Decisions on whether to relocate individuals to Rwanda are made on a case-by-case basis depending on the individual circumstances at the time, and in accordance with the inadmissibility guidance available at https://www.gov.uk/government/publications/inadmissibility-third-country-cases.

Everyone considered for relocation will be screened and have access to legal advice, and nobody will be removed if it is unsafe or inappropriate for them.

No changes have been made to legal aid for asylum applications or appeals. Legal aid has been, and will always be, available in asylum cases.

The Government is investing over £8m in legal aid through the Nationality and Borders Act, where legal aid will be available for potential victims of modern slavery and where individuals have been served with a priority removal notice.


Written Question
Asylum: Applications
Thursday 8th September 2022

Asked by: Naz Shah (Labour - Bradford West)

Question to the Home Office:

To ask the Secretary of State for the Home Department, if she will make an estimate of how many people have been waiting more than six months for a decision on their asylum claim.

Answered by Tom Pursglove - Minister of State (Minister for Legal Migration and Delivery)

The Home Office publishes data on asylum in the ‘Immigration Statistics Quarterly Release’. Data on asylum applications awaiting an initial decision are published in table Asy_D03 of the ‘asylum and resettlement detailed datasets’. Information on how to use the datasets can be found in the ‘Notes’ page of the workbook. The latest data relates to 30 June 2022. Data as at 30 September 2022 is set to be published on 24 November 2022.

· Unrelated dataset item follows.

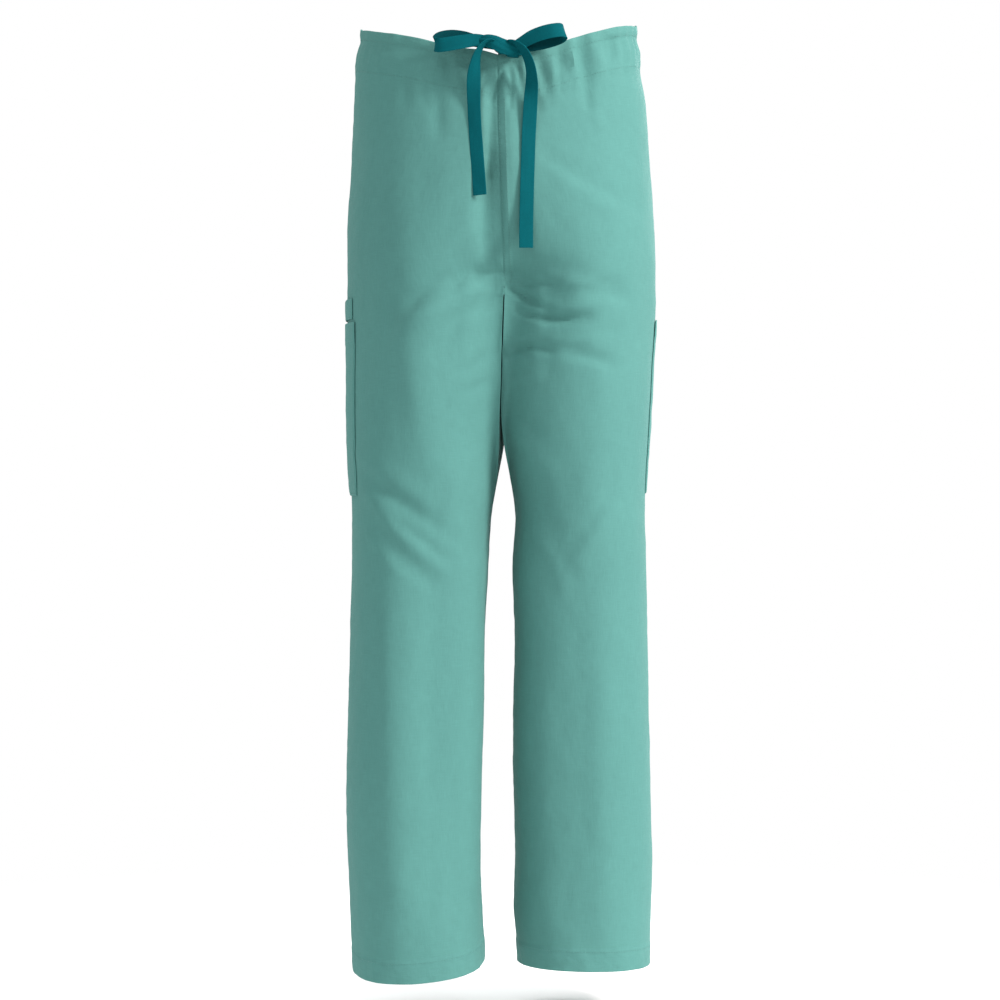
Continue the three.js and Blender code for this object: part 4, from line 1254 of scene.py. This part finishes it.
def tie_end(side):
    """One hanging end of the drawstring, cut straight."""
    rows = ENDS[side]
    middle, where, ahead = tape_line(rows, 110)
    turn = np.radians(column_along(rows, "turn", where))[:, None]
    start = unit(np.cross(ahead, np.array([0.0, -1.0, 0.0])))
    across = start * np.cos(turn) + np.cross(ahead, start) * np.sin(turn)
    facing = np.cross(across, ahead)
    width, cup = TAPE_WIDTH * mix(0.62, 1, smooth(where / 4)), 0.25 + 0.5 * (1 - smooth(where / 3))
    piece = ribbon(f"tied_end_{SIDE_NAMES[side]}", middle, across, facing, width, cup, 1000 + 500 * side)
    dress(piece, finish_named("teal_tape"), "tape", f"drawstring_end_{SIDE_NAMES[side]}")
    path = middle * MM
    return piece


def tie_knot():
    """The knot: pleated roots of the loops with the middle wrap of the tape over them, aslant."""
    k = KNOT
    fresh("tied_knot")
    bpy.ops.mesh.primitive_uv_sphere_add(segments=56, ring_count=36, radius=1)
    piece = bpy.context.object
    piece.name = piece.data.name = "tied_knot"
    p = corner_points(piece.data)
    p = np.sign(p) * np.abs(p) ** 0.65
    slanted = p[:, 0] + 0.42 * p[:, 2]
    wrap = smooth((0.52 - np.abs(slanted + 0.05)) / 0.12)
    pleats = (1 - wrap) * 0.07 * np.cos(9 * p[:, 2] + 3 * p[:, 0] + 2 * p[:, 1])
    rim = 0.05 * bell((np.abs(slanted + 0.05) - 0.42) / 0.1)
    groove = -0.1 * bell((np.abs(slanted + 0.05) - 0.56) / 0.07)
    swell = 0.9 + 0.1 * wrap + pleats * 0.7 + rim * 0.6 + groove
    waist = 1 - 0.1 * bell((np.abs(slanted) - 0.6) / 0.3) * (1 - wrap)
    placed = np.stack([
        k["x"] + k["half_width"] * p[:, 0],
        k["y"] + k["half_depth"] * p[:, 1] * swell * waist,
        k["z"] + k["half_height"] * p[:, 2] * swell * waist - 3 * p[:, 0],
    ], -1)
    piece.data.vertices.foreach_set("co", (placed * MM).ravel())
    turn = np.arctan2(p[:, 2], -p[:, 1])
    lay_flat(piece.data, np.stack([mix(p[:, 2] * 8, slanted * 14, wrap), mix(p[:, 0] * 16, turn * 9, wrap)], -1))
    piece.data.update()
    bpy.ops.object.shade_smooth()
    dress(piece, finish_named("teal_tape"), "tape", "drawstring_knot")
    middle, where, ahead = tape_line(KNOT_WRAP, 60)
    across = square_to(ahead, np.array([0.25, 0.12, 1.0]))
    facing = np.cross(ahead, across)
    facing = facing * -np.sign(facing[:, 1:2])

    def pleats(run, share):
        return 0.5 * np.cos(17 * share + run / 9) * bell(share / 0.4) - 5 * np.abs(share) ** 3

    wrap = ribbon("knot_wrap", middle, across, facing, column_along(KNOT_WRAP, "width", where), np.full(60, 2.2), 1800,
                  pleats)
    dress(wrap, finish_named("teal_tape"), "tape")
    return piece


def tape_leads():
    """The two short lengths of tape that come up out of the casing behind the knot."""
    for side, x in ((RIGHT, 1.5), (LEFT, 13.5)):
        middle, _, ahead = tape_line(table("x y z", [
            [x + 5 * side, -105.5, -34], [x + 3 * side, -105.8, -22], [x + side, -107.5, -14],
            [x, -111.5, -10.6], [x, -116, -9.6], [x, -118.6, -8.8],
        ]), 24)
        across = unit(np.cross(ahead, np.array([0.0, -1.0, 0.3])))
        facing = np.cross(across, ahead)
        width, cup = np.full(24, 10.0), np.full(24, 0.4)
        piece = ribbon(f"tape_lead_{SIDE_NAMES[side]}", middle, across, facing, width, cup, 2500)
        dress(piece, finish_named("teal_tape"), "tape")


# Settings and operators

CAMERA = {"place": (-0.0012, -3.2, -0.52), "lens": 97.2, "sensor": 36}
FLOOR_LEVEL = -1.12
LIGHTS = (  # name, place, size, power and colour
    ("key_light", (2.6, -1.65, 1.15), 1.0, 175, (1, 0.89, 0.87)),
    ("back_light", (1.1, 2.4, 0.9), 1.2, 55, (1, 1, 1)),
)
LIT_SPOT = (0.0, 0.0, -0.5)


class ScrubSizes(bpy.types.PropertyGroup):
    cloth_thickness: FloatProperty(name="Cloth", description="Thickness of one layer of the cloth", default=0.0008,
                                   min=0.0002, max=0.002, unit="LENGTH")
    stitch_length: FloatProperty(name="Stitch", description="Length of one stitch", default=0.0025,
                                 min=0.001, max=0.006, unit="LENGTH")
    stitch_gap: FloatProperty(name="Stitch gap", description="Space between two stitches", default=0.0008,
                              min=0.0002, max=0.003, unit="LENGTH")
    floor_radius: FloatProperty(name="Floor", description="Radius of the studio floor", default=1.6,
                                min=0.5, max=5.0, unit="LENGTH")
    floor_sides: IntProperty(name="Floor sides", description="Corners round the studio floor", default=96,
                             min=24, max=256)


class ScrubColours(bpy.types.PropertyGroup):
    cloth: FloatVectorProperty(name="Cloth", description="Jade of the poplin", default=(0.077, 0.224, 0.204),
                               subtype="COLOR", min=0, max=1)
    tape: FloatVectorProperty(name="Drawstring", description="Teal of the woven tape", default=(0.001, 0.086, 0.102),
                              subtype="COLOR", min=0, max=1)
    thread: FloatVectorProperty(name="Thread", description="Colour of the sewing thread", default=(0.072, 0.224, 0.204),
                                subtype="COLOR", min=0, max=1)


class SCRUBS_OT_camera(bpy.types.Operator):
    """Place the camera where the photograph was taken from"""

    bl_idname = "scrubs.camera"
    bl_label = "Camera"

    def execute(self, context):
        bpy.ops.object.select_all(action="DESELECT")
        bpy.ops.object.camera_add(location=CAMERA["place"], rotation=(math.radians(90), 0, 0))
        camera = context.object
        camera.name = "front_camera"
        camera.data.sensor_width = CAMERA["sensor"]
        camera.data.lens = CAMERA["lens"]
        context.scene.camera = camera
        return {"FINISHED"}


class SCRUBS_OT_drawstring(bpy.types.Operator):
    """Tie the drawstring in its bow"""

    bl_idname = "scrubs.drawstring"
    bl_label = "Drawstring"

    def execute(self, context):
        for side in (RIGHT, LEFT):
            tie_end(side)
            tie_loop(side)
        tie_knot()
        tape_leads()
        return {"FINISHED"}


class SCRUBS_OT_panels(bpy.types.Operator):
    """Sew the four trouser panels"""

    bl_idname = "scrubs.panels"
    bl_label = "Panels"

    def execute(self, context):
        for side in (RIGHT, LEFT):
            for face in (FRONT, BACK):
                sew_panel(side, face)
        return {"FINISHED"}


class SCRUBS_OT_pockets(bpy.types.Operator):
    """Sew on both cargo pockets and the tool loop"""

    bl_idname = "scrubs.pockets"
    bl_label = "Pockets"

    def execute(self, context):
        for side in (RIGHT, LEFT):
            sew_pocket(side)
        sew_tool_loop()
        return {"FINISHED"}


class SCRUBS_OT_stitches(bpy.types.Operator):
    """Lay the rows of stitches on the casing, the hems, the centre seam and the pockets"""

    bl_idname = "scrubs.stitches"
    bl_label = "Stitches"

    def execute(self, context):
        sizes = context.scene.scrub_sizes
        both = [(side, face) for side in (RIGHT, LEFT) for face in (FRONT, BACK)]
        groups = {
            "stitches_casing": [level_line(*which, level) for which in both for level in (CASING_STITCH, HEADER_LINE)],
            "stitches_hems": [level_line(*which, HEM_STITCH) for which in both],
            "stitches_centre": [upright_line(LEFT, FRONT, CASING_FOOT - 2, CROTCH + 14, reach)
                                for reach in CENTRE_ROWS],
            "stitches_pockets": [line for side in (RIGHT, LEFT) for line in pocket_lines(side)],
            "stitches_tool_loop": loop_lines(),
        }
        for name, lines in groups.items():
            stitched(name, lines, sizes.stitch_length / MM, sizes.stitch_gap / MM)
        return {"FINISHED"}


class SCRUBS_OT_stage(bpy.types.Operator):
    """Lay the pale floor and set the soft studio light"""

    bl_idname = "scrubs.stage"
    bl_label = "Stage"

    def execute(self, context):
        sizes = context.scene.scrub_sizes
        bpy.ops.object.select_all(action="DESELECT")
        bpy.ops.mesh.primitive_circle_add(vertices=sizes.floor_sides, radius=sizes.floor_radius, fill_type="NGON",
                                          location=(0, 0, FLOOR_LEVEL))
        floor = context.object
        bpy.ops.object.transform_apply(location=True, rotation=False, scale=False)
        floor.name = floor.data.name = "studio_floor"
        floor.data.materials.append(finish_named("studio_floor"))
        for name, place, size, power, colour in LIGHTS:
            bpy.ops.object.light_add(type="AREA", location=place)
            light = context.object
            light.name = name
            light.data.shape = "DISK"
            light.data.size = size
            light.data.energy = power
            light.data.color = colour
            aim = np.array(LIT_SPOT) - np.array(place)
            tilt, turn = math.atan2(math.hypot(aim[0], aim[1]), -aim[2]), math.atan2(aim[1], aim[0])
            light.rotation_euler = (tilt, 0, turn - math.pi / 2)
        world = bpy.data.worlds.new("studio_air")
        world.use_nodes = True
        world.node_tree.nodes["Background"].inputs["Color"].default_value = (1, 1, 1, 1)
        world.node_tree.nodes["Background"].inputs["Strength"].default_value = 1.0
        context.scene.world = world
        context.scene.view_settings.view_transform = "Standard"
        return {"FINISHED"}


class SCRUBS_PT_panel(bpy.types.Panel):
    """The trousers' sizes, colours and steps"""

    bl_idname = "SCRUBS_PT_panel"
    bl_label = "Scrub Trousers"
    bl_space_type = "VIEW_3D"
    bl_region_type = "UI"
    bl_category = "Scrubs"

    def draw(self, context):
        layout = self.layout
        for group in (context.scene.scrub_sizes, context.scene.scrub_colours):
            for name in group.__annotations__:
                layout.prop(group, name)
        for step in STEPS:
            layout.operator(step.bl_idname)


STEPS = (SCRUBS_OT_camera, SCRUBS_OT_drawstring, SCRUBS_OT_panels, SCRUBS_OT_pockets, SCRUBS_OT_stitches,
         SCRUBS_OT_stage)
CLASSES = (ScrubSizes, ScrubColours, *STEPS, SCRUBS_PT_panel)


def register():
    for entry in CLASSES:
        bpy.utils.register_class(entry)
    bpy.types.Scene.scrub_sizes = PointerProperty(type=ScrubSizes)
    bpy.types.Scene.scrub_colours = PointerProperty(type=ScrubColours)


def unregister():
    del bpy.types.Scene.scrub_colours
    del bpy.types.Scene.scrub_sizes
    for entry in reversed(CLASSES):
        bpy.utils.unregister_class(entry)


def main():
    register()
    bpy.ops.scrubs.camera()
    bpy.ops.scrubs.drawstring()
    bpy.ops.scrubs.panels()
    bpy.ops.scrubs.pockets()
    bpy.ops.scrubs.stitches()
    bpy.ops.scrubs.stage()


if __name__ == "__main__":
    main()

Information on future Home Office statistical release dates can be found in the ‘Research and statistics calendar’.


Written Question
Asylum: Rwanda
Thursday 8th September 2022

Asked by: Naz Shah (Labour - Bradford West)

Question to the Home Office:

To ask the Secretary of State for the Home Department, pursuant to the Answer of 25th May 2022 to Question 5436 on Asylum: Rwanda, what assessment she has made of the potential impact of cuts to legal aid for asylum applications on the ability of people to adequately make representations where they feel deportation to Rwanda would be detrimental to their physical or mental wellbeing.

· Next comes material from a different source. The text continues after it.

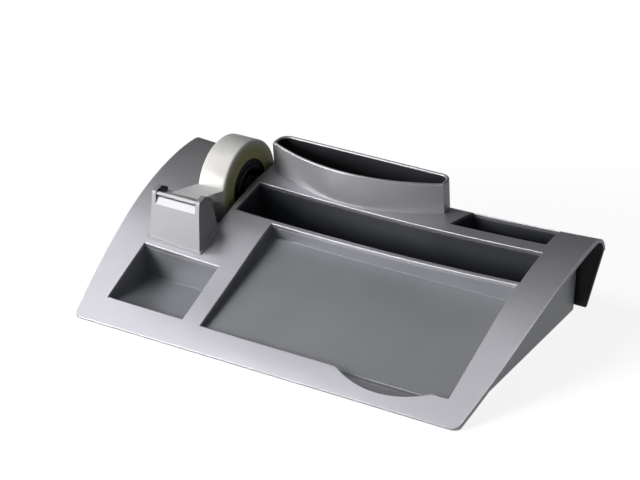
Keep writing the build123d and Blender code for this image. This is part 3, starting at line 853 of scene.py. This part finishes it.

Answered by Tom Pursglove - Minister of State (Minister for Legal Migration and Delivery)

Decisions on whether to relocate individuals to Rwanda are made on a case-by-case basis depending on the individual circumstances at the time, and in accordance with the inadmissibility guidance available at https://www.gov.uk/government/publications/inadmissibility-third-country-cases.

Everyone considered for relocation will be screened and have access to legal advice, and nobody will be removed if it is unsafe or inappropriate for them.

No changes have been made to legal aid for asylum applications or appeals. Legal aid has been, and will always be, available in asylum cases.

The Government is investing over £8m in legal aid through the Nationality and Borders Act, where legal aid will be available for potential victims of modern slavery and where individuals have been served with a priority removal notice.


Written Question
Police National Computer
Wednesday 27th April 2022

Asked by: Naz Shah (Labour - Bradford West)

Question to the Home Office:

To ask the Secretary of State for the Home Department, whether she will review the national retention rules for the police national computer system to bring them in line with the management of police information principles of proportionality and necessity.

Answered by Kit Malthouse

The retention rules for the Police National Computer are set by the National Police Chiefs’ Council (NPCC), and are currently under review.

The NPCC, working closely with criminal justice partners, the Home Office, the Information Commissioner’s Office as well as key stakeholders, are exploring as part of this review whether any changes should be made.

In doing so, the review team will consider the implications of the five chief constables case and the more recent Broadfoot judgment (2021 PNC retention judgment).